Possessor – Other than The Fly and Eastern Promises, I’m not a fan of David Cronenberg, but I thought well, this is written by his son Brandon, I should give it a go. I hated it. It was like watching imposter syndrome playing out to an extreme with the Talking Heads’ Once in a Lifetime as the theme song. The premise is strategic murders are carried out by a corporation employing specialised assassins who spiritually possess the mark who will physically carry out the murder. Possession occurs via an eXistenZ-like (oh I forgot I enjoyed that film too actually) port in the skull the corporation has previously and surreptitiously implanted in the mark. The arch of the story is predictable as hell.
Tasya, who is the possessor and apparently one of the most talented employees, is gradually beginning to lose the ability to separate out of her possessees. Her line of work has also estranged her from her family somewhat. Her next job proves to be the most difficult because she loses control of the body she possesses despite carrying out the murder she was charged with.
There was requisite gore and pretentious Jodorowski melty faces, but not as interesting. SPOILERS. In the end mother kills her young son. Is that just edgy? Or trying to make a heavy-handed comment about rejecting domesticity? Whatever the case, nah.
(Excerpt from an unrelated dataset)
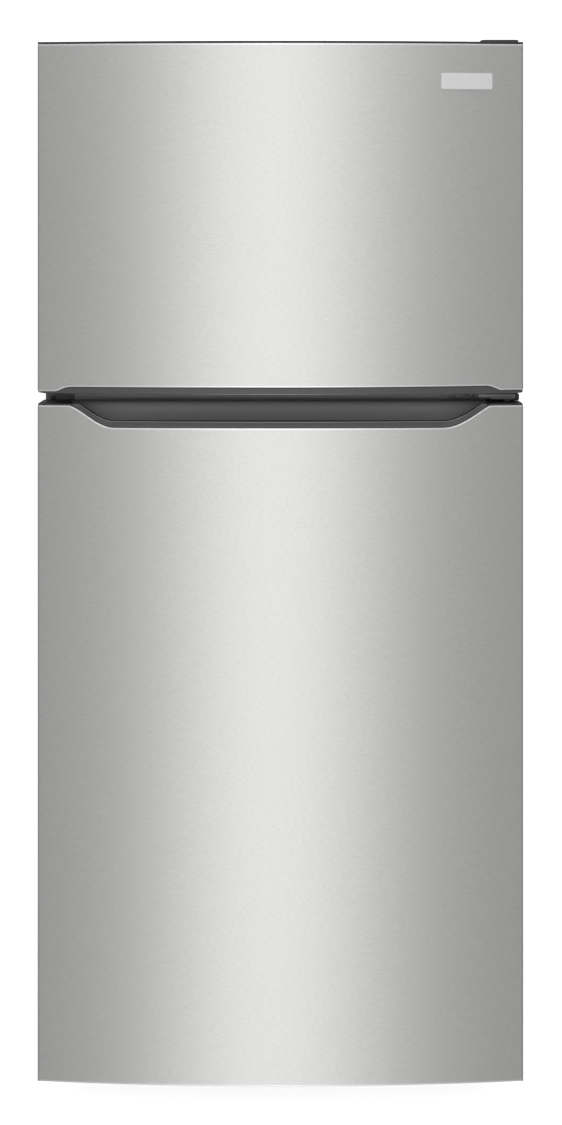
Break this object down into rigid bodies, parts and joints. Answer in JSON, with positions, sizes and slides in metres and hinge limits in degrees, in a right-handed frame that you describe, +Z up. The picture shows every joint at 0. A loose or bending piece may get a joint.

There were no people of colour in this film, other than the first possessed assassin, who has barely any lines and is killed within the first few minutes of the film, and an extra.
RWN Picks
For those of you in the RWN community, my special picks for you are:
Stray; The Painter and the Thief; Chess of the Wind; Wolfwalkers; Time; Genus Pan; Ultraviolence; Shadow Country; Delia Derbyshire; African Apocalypse; Bloody Nose, Empty Pockets; Notturno; Friendship’s Death.